Humberto Mauro

QUICK SNAP: LIVE FROM VENICE

Humberto Mauro is the father of the Brazilian Cinema and the first Brazilian filmmaker to visit the Venice Film Festival exactly 80 years ago. The Festival – which is also known as La Biennale and is now on its 75th edition – celebrates his legacy by showcasing a documentary directed by his grandson André Di Mauro. Brazil has just suffered a massive cultural loss with the National Museum fire. Humberto Mauro is therefore a timely and pertinent reminder that culture can be reborn, and that cinema functions as a powerful catalyst.

Humberto Mauro used to describe cinema as a “waterfall”. He praised filmmaking as the practice of beauty, continuity, flux and eternity. The poetic tropes are imprinted throughout his extensive filmography. Nature was his favourite subject. And he was also a political artist. The history of Brazil in central to his nearly five decades of filmmaking (from 1925 to 1974). His life and his work are virtually synonymous with Brazilianness.

Born in 1897, Humberto Mauro is contemporary to the Polish filmmaker Dziga Vertov, who was born just a year earlier. He was also born virtually at the same time as cinema itself. The first cinema exhibition by the Lumiere brothers at Salon Indien du Grande Café in Paris in 1895. He passed away in 1893.

André Di Mauro’s aesthetic choices for this documentary are a bit unusual, yet very effective. He spent nearly 20 years researching his grandfather’s films (almost 300 in total) and created what he describes as a “Vertovian doc” with the footage available. His inspiration came from Man with a Movie Camera (Vertov, 1929), combined with interviews with his grandfather. He recreates Humberto’s life from his youth in a small town called Cataguases (in the landlocked state of Minas Gerais) in the 1900s all the way to old age and his death. From the early days of Brazilian cinema, through his years as head of the government office for educational and propaganda film (INCE), all the way to the Cinema Novo movement of the 1970s. It’s as if he was passing the stick to a brand new, very transgressive generation. A masterclass of Brazilian cinema history.

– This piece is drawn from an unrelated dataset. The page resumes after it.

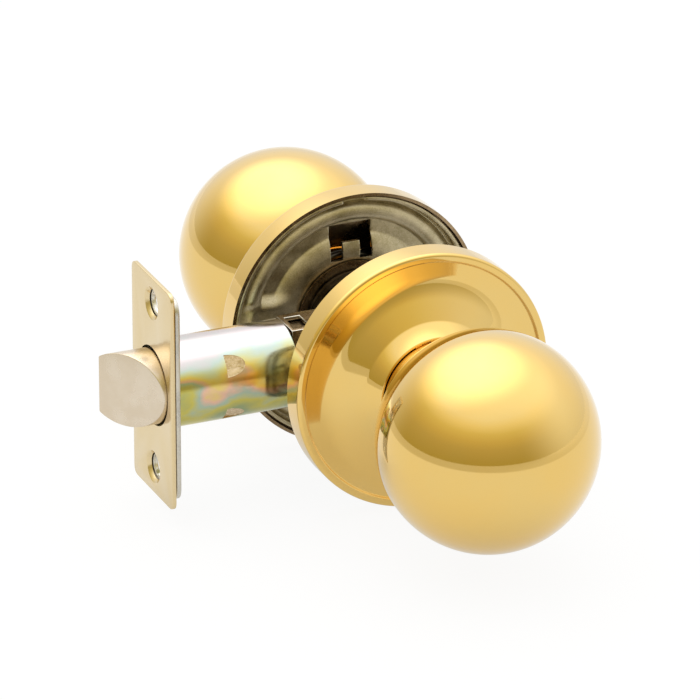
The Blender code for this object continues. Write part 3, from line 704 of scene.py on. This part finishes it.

Footage from classics such as Brutal Gang (1933) and The Discovery of Brazil (1936) are a central part of the film. They help audiences to understand how Brazil moved from a rural, agricultural economy into an urban, industrialised one. Humberto Mauro explains it himself in a voice over: “This is the universalisation of Brazilian regionalism to the world”. The images show a very precarious Brazil, and they hopefully raise awareness of Brazilian culture and heritage, in a country that knows so little about its past. Let’s just hope this knowledge doesn’t burn down, just like the tragic museum.

Humberto Mauro is showing at the 75th Venice International Film Festival, which is taking place right now.